Anyway, Little Miss Smarty Pants, aka the Professor’s Daughter, glares at me for a microsecond, sticks her pretty little nose even higher in the air and walks away with an irritable “Humph!”

Crestfallen, I glance across the sidewalk just in time to see the Green Goddess move, startling yet another group of fascinated people who gasp in amazement and gently place money in the bowl at her feet; but slowly, so as not to startle the aloof majesty of this green idol.

Look man, like I said: I wrote a book. That’s it, that’s all I got — a book. I can’t jump into a bikini and paint myself green to appear naked. Well, I could, but neither you nor I would like that. It’s so not me. Besides, it would only make me feel cheaper and dirtier than I already do.

The Long Road Back to Omaha

Three books. That’s what we sold that day. Can you imagine the ride home my wife and I had? We didn’t want to load all those boxes back in the Blazer and return to Omaha with them. We wanted to return to Omaha with a pocketful of money for another press run!

You know, my dramatic cannabis screenplay, Ganja Tales, has Seattle as journey’s end for Tony and his epileptic sister. I have no idea why I wrote Seattle in. That town broke my heart – and my bank account! We went bankrupt shortly thereafter. Come to think of it, that’s how the Blazer got repo’d. What can I say?

And no, my wife didn’t leave me for being a loser. She’s still here, still doing all she can to help make my writing dreams come true. After all these years. As Confederate President Jefferson Davis says to the crowd in my cannabis comedy, Southern Bud, while lauding Miss Juicy Fruit for rescuing the Ganja Tales books from the Yankees: “Now there’s a woman!”

Anyway, there’s one guy who bought a book that day in Seattle, and he actually reconnected with me just last year – 16 years later. He’s Jake Wiest, from Portland, although he’s been living in Germany the past year, as I did once. Please look him up. Do anything you can for him. He’s most deserving. He bought a Ganja Tales book from me in Seattle 17 years ago and reconnected years later. Now there’s a guy I’m proud to call a friend!

But mark these words of woe, Dear Friends, and remember: It’s true some repo men in Omaha will take your car; but they got some 420 cats at the Seattle hempfest who will carve the heart clean out of your chest.

To you who still go to the magnificent Seattle Hempfest — one of the finest in the world, they say – with its VIP tents, elite smoking booths and all the right players in the 420 world to gawk at; to you who half-step the narrow paths at Myrtle Edwards Park, please: If you happen to see an old, bruised heart on the ground, pick it up and mail it back to me, would you?

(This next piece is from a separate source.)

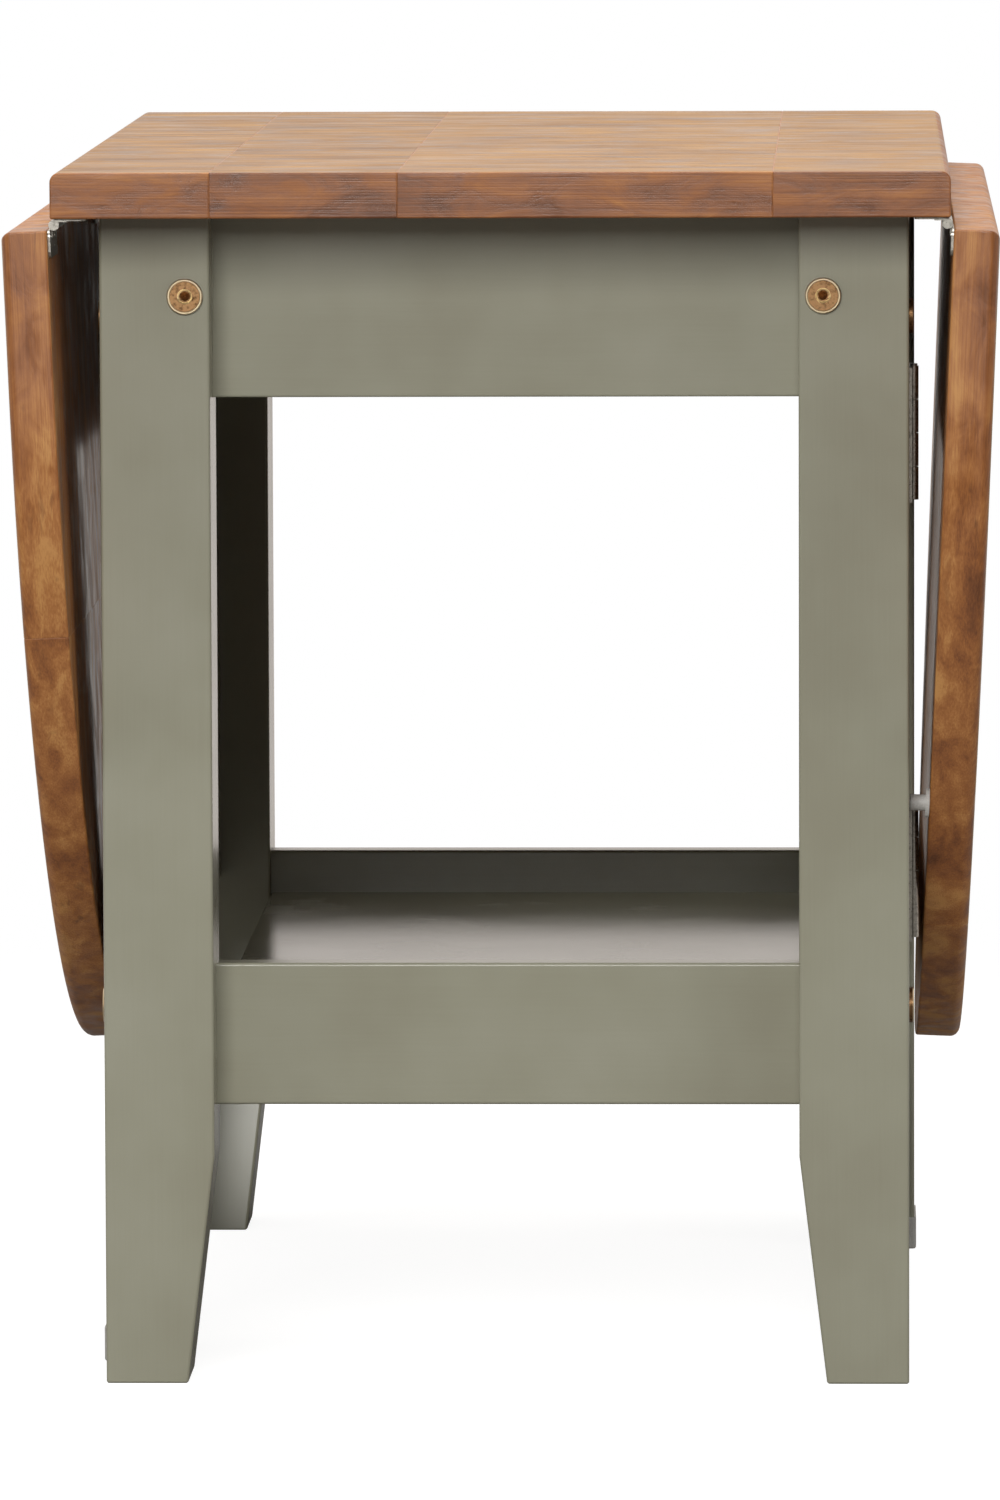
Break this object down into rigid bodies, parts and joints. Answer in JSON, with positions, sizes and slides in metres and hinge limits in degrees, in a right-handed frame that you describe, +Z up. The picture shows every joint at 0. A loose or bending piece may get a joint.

Just address it to: “The Depressive Insomniac Who Lives in Omaha.”

A Poem for Seattle

I went to skip a pretty rock across a Seattle pond

To watch it hopscotch: bing! bing! bing! in glorious flight.


But it sank instead, and I watched the ripples

With dread. Those ever-widening rings of depression

Lapping toward me. I turned to run but couldn’t.

My feet were rooted to the ground. Numbness was rising.

Legs, thighs, waist and chest. Then the heart.


Ever-widening rings of depression: killing my spirit

Numbing my soul, strangling laughter. Murdering mirth.

The Naked Green Goddess Who Cashed In Big at the Seattle Hempfest

Part I of my Seattle Story

Boobs I do not Have; Sex I Cannot Sell

When the sun nudged night off the ledge in Seattle 17 years ago it found my wife and me lugging boxes of Ganja Tales books to a little spot along a winding path at Myrtle Edwards Park.

Seattle HempFest

Can you imagine the excitement? I’d just spent two years writing nine marijuana short stories. Now I’ve paid thousands of dollars to have them printed up in Kansas City and I’ve driven them all the way to Seattle. The ink is only just dry on these babies – all 2,500 of them. And I’m going to sell out the entire press run at the world’s biggest hempfest.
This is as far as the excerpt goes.